Au-delà des divinités qui nous commandent de faire le mal, des divinités dont nous pensons qu’elles nous ordonnent d’aller raser les mausolées de Bamako. Au-delà de ces divinités incultes qui nous ordonnent de casser les tours de New York ou de faire des choses aussi laides, nous devons réapprendre les uns et les autres à écouter les divinités les plus proches des hommes, de l’humain ; celles qui sont susceptibles de nous ordonner de faire le bien. J’interprète à ma façon, de façon très libre, le sens profond de cette « Initiative africaine d’éducation à la paix et au développement par le dialogue interreligieux et interculturel ». Le Professeur Albert Tévoédjrè a toujours eu beaucoup d’imagination. Il en aura encore longtemps. C’est notre vœu le plus profond. Je ne suis pas sûr qu’il sera tout à fait d’accord avec mon interprétation quand je dis que cette initiative africaine rejoint finalement cette préoccupation qui veut que nous « moralisions Dieu » et que nous ouvrions nos différentes cultures les unes aux autres au lieu de nous y enfermer. J’en suis néanmoins profondément convaincu.

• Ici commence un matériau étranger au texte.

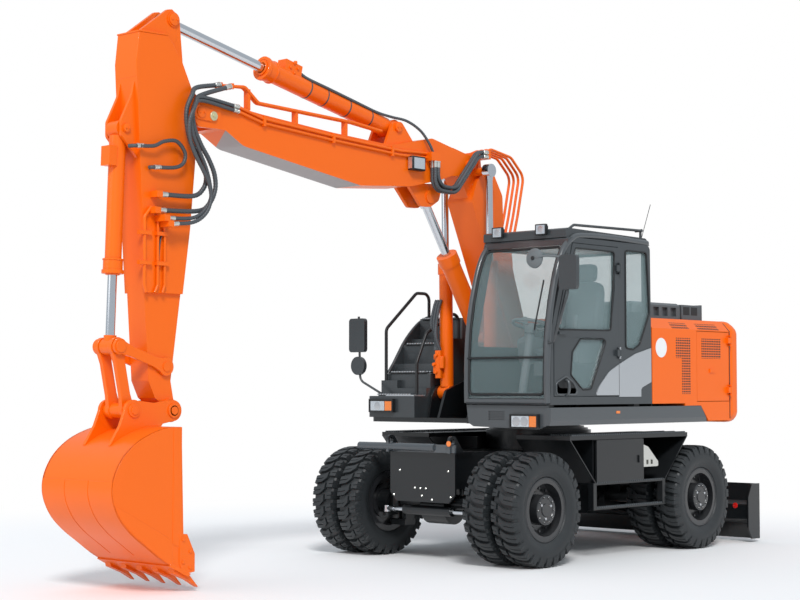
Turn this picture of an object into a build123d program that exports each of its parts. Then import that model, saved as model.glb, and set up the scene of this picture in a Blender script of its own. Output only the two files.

Cotonou, le 19 janvier 2017
Paulin Hountondji
Merci, Cher Paulin !
Et en effet,
« Le Verbe s’est fait chair. Il a habité parmi nous. »
Que prospère donc le Dieu incarné en Jésus de Nazareth, auteur de l’Evangile qui promeut pour tous, le minimum social commun. « Le développement est le nouveau nom de la paix ».